Pierre Cardin, le futur au bout des doigts
Alors que les femmes sortent à peine leurs pantalons et ne dévoilent que très peu leurs mollets, Pierre Cardin les imagine plus loin, quasiment dans l’espace. Ce grand styliste visionnaire est mort à 98 ans, fin 2020. Amoureux de la mode, il l’aura révolutionnée selon ses goûts. Retour sur un style bien spécial qui a bouleversé la haute couture.
La mini-jupe de Courrèges, le costume de Saint-Laurent et les inventions de Pierre Cardin, c’est ça la nouvelle mode ultramoderne des années 1960. Scandaleuses, ses idées étonnantes vues sur les podiums jusque très récemment permettent au maître de l’avant-gardisme d’entrer dans l’histoire.
Une mode pas comme les autres
Tout commence en 1949. Premier tailleur de Christian Dior, il imagine avec son employeur le “New Look“, cette mode d’après-guerre qui veut offrir une nouvelle silhouette aux femmes. Une veste blazer très cintrée à la taille et aux épaules arrondies, qui tombe sur une jupe arrivant sous les genoux. Cette forme glamour renverse les codes de la mode féminine et place le créateur, comme Paris, en précurseur de la haute couture.
C’est sûrement dans ce même esprit, de créer des “femmes fleurs”, que Pierre Cardin monte sa propre maison et présente en 1954 la robe bulle. Délicate et bombée sous la taille, voilà que ce nouveau design lui offre une première reconnaissance du public. Il étudie des formes plus décalées, sphériques, et ne s’attarde pas sur les codes de la mode actuelle. Une audace qui lui apporte un de ses plus grands succès lorsqu’en 1963 Les Beatles en personne portent le costume “Mao”, costume sans col aux inspirations chinoises.
Le visionnaire profite de la guerre des étoiles, dans les années 1960, pour envoyer ses modèles dans l’espace. En 1965, affublées de robes colorées aux formes géométriques et même de couvre-chefs aux allures de casques spatiaux, ses mannequins présentent la collection Cosmos. Structures du vêtement, formes et couleurs, diffèrent de ce à quoi la haute couture est habituée. Avec Pierre Cardin, le vinyle, le plastique et le caoutchouc habillent les podiums.
Son style sera soutenu jusqu’au bout par Jean-Paul Gaultier, admiré par Jeanne Moreau, et lui vaudra trois fois la plus grande distinction de la haute couture française, le Dé d’Or.
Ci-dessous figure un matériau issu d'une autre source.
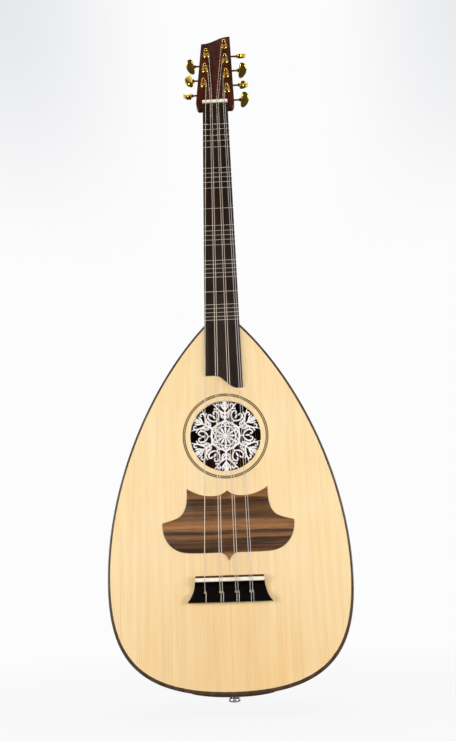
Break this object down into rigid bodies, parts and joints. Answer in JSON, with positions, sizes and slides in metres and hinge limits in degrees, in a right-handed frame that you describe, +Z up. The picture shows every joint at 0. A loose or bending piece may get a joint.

L’homme des défis et du prêt-à-porter
L’étiquette Pierre Cardin ne pouvait pas rester attachée aux prestigieux défilés parisiens. En 1959, le créateur lance sa première ligne de prêt-à-porter féminin. Selon lui, la mode devrait être accessible à toutes, et c’est au Printemps qu’il présentera sa collection. Il souhaitait pouvoir habiller “aussi bien la Duchesse de Windsor que les concierges”. Dans sa liberté Pierre Cardin est inspiré, il annonce l’avènement des pièces prêtes à être portées. Et même bientôt pour les hommes, qu’il fera défiler avant tous ses collègues.
Pour cet enfant d’immigrés italiens, la mode n’était pas suffisante. Encore à la tête de sa maison, il révolutionne aussi la manière d’être créateur de mode en combinant ce rôle à celui d’homme d’affaires. Fasciné par le pouvoir d’achat de la classe moyenne, il dérive ses produits à grande échelle. Pierre Cardin impose sa marque, son nom, sur tout ce qu’il peut : des cigarettes aux voitures, en passant par les bouteilles d’eau !
Homme d’affaires et de culture, sa fortune profite aux théâtres et autres établissements culturels. Commandeur de la Légion d’Honneur et ambassadeur honoraire de l’Unesco, il acquiert le fantastique Palais Bulle, chef d’œuvre architectural qui trône sur les côtes de Théoule-sur-Mer. Un nom et des formes qui ne sont pas sans rappeler celui de sa première robe “de rêve”. En 1992, il obtient également sa place à l’Académie française, devenant le premier couturier à y entrer. Il organisera un défilé en hommage à l’habit vert, bordé de rameaux vert et or.
Son imagination débordante l’aura accompagné pendant 70 ans. Le génie et l’impact de Pierre Cardin sur la mode resteront comme tous les Académiciens, immortels.